On 2 November 2007, RC 2 was released, followed by Groovy 1.1 RC 3 on 28 November 2007, both performance improvement and bug fix releases. Immediately afterwards was a discussion on the mailing lists resulting in Groovy 1.1 being renamed version 1.5 for marketing reasons.

Present and Future

On 7 December 2007, Groovy 1.5.0 was released, only 11 months after version 1.0, probably the best project-managed calendar year in Groovy's history. Two bug fix and performance improvement releases, 1.5.1 on 21 December 2007 (the Christmas release) and 1.5.2 on 29 January 2008, have since followed, the latter quickly being followed by bug fixing 1.5.3 on 31 January 2008 and 1.5.4 on 1 February 2008. In the latest release notes, Guillaume attributes the recent success in bug fixes and performance increases to G2One's creation. No doubt full-time employees passionate for Groovy helps development a lot, but funded companies must make money, and clocking up chargeable hours with Grails consulting is far more lucrative than pro-bono Groovy development, so the tension between investing time and cashing in is always there from executives and investors.

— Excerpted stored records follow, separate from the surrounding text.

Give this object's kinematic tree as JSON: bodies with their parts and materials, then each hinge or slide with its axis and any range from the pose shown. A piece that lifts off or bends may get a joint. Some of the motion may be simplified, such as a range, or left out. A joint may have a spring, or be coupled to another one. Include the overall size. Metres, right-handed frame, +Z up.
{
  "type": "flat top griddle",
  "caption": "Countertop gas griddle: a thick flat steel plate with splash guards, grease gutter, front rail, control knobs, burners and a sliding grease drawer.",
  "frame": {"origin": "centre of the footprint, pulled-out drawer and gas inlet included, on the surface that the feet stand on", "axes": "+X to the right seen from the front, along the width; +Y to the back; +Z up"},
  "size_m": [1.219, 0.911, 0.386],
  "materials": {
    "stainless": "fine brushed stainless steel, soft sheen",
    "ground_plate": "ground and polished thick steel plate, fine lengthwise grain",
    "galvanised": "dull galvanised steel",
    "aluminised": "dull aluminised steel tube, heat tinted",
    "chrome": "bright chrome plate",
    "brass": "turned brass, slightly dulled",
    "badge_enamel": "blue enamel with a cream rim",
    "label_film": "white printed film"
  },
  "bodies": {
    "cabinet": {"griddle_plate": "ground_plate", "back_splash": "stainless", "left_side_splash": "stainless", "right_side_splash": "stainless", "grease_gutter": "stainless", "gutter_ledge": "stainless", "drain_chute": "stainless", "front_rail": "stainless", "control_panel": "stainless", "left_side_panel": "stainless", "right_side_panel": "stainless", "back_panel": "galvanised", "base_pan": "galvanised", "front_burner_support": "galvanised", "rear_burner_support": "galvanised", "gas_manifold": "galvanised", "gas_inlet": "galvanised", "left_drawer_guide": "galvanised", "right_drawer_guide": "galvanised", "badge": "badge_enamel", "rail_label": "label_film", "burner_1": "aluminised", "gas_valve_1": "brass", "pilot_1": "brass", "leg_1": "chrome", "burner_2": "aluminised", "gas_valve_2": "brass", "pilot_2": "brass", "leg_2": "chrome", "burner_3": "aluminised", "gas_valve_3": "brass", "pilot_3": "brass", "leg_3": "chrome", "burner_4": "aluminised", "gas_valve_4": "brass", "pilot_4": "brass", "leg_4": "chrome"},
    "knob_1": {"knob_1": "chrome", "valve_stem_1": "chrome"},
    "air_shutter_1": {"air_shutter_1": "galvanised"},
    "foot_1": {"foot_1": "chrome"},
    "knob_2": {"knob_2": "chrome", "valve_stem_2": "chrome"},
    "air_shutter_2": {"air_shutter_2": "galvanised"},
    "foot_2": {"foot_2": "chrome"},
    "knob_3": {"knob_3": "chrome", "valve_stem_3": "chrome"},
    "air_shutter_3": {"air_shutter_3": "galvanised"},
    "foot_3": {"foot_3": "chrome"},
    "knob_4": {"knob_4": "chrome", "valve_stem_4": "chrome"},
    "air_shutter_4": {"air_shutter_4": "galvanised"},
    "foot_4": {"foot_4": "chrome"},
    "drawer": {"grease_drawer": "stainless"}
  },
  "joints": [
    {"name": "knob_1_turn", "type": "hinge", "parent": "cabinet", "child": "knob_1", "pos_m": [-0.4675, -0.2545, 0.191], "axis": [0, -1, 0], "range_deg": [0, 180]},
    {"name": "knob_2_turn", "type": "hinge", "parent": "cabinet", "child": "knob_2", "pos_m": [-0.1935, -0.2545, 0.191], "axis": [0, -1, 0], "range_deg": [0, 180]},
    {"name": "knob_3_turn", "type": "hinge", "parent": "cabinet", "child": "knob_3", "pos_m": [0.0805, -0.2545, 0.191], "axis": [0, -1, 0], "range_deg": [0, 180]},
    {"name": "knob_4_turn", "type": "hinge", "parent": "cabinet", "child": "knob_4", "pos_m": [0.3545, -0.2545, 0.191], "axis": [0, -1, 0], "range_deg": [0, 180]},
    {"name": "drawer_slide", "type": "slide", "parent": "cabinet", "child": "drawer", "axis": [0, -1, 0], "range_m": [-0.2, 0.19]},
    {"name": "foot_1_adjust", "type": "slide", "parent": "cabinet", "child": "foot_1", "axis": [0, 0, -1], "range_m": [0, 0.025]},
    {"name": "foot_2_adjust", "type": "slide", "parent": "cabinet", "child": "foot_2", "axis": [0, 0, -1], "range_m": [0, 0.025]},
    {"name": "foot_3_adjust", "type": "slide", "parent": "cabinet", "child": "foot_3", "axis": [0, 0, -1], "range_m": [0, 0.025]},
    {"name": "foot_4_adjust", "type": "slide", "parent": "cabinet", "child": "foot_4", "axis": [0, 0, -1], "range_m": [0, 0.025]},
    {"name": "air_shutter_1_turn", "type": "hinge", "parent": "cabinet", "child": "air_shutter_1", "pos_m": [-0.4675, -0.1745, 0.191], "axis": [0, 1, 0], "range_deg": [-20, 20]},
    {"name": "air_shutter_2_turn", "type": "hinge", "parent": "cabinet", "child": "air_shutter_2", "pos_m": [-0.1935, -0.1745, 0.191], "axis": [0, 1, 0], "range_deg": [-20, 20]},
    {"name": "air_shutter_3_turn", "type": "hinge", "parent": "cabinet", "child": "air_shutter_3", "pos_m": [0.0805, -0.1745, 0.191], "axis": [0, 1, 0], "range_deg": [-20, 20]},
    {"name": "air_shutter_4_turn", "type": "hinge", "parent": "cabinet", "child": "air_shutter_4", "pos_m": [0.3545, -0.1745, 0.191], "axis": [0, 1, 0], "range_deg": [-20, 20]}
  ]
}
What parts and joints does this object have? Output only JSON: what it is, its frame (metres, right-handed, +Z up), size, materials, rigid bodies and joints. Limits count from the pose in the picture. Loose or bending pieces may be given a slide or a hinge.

The current roadmap defines a very tentative structure for future Groovy development, focusing on smaller sets of features in each release. 1.6 is slated to bring annotation definitions and multiple assignment, 1.7 to bring incremental compilation, upgrading to ASM 3.0, and AST transformations, 1.8 to bring nested and anonymous classes, 1.9 to bring Antlr 3.0 upgrading and concurrency features, and finally 2.0 to bring a new MOP, with homogenized features. Focusing on a small set of features at a time worked during 2007, so that's the best way to go. But the new MOP in version 2.0 threatens to bring back 2006-style development. 2007 also saw the timing of Groovy releases revolve around marketing events such as JavaOne and Grails eXchange, which could also impact release quality.

So how will the future releases of Groovy play out?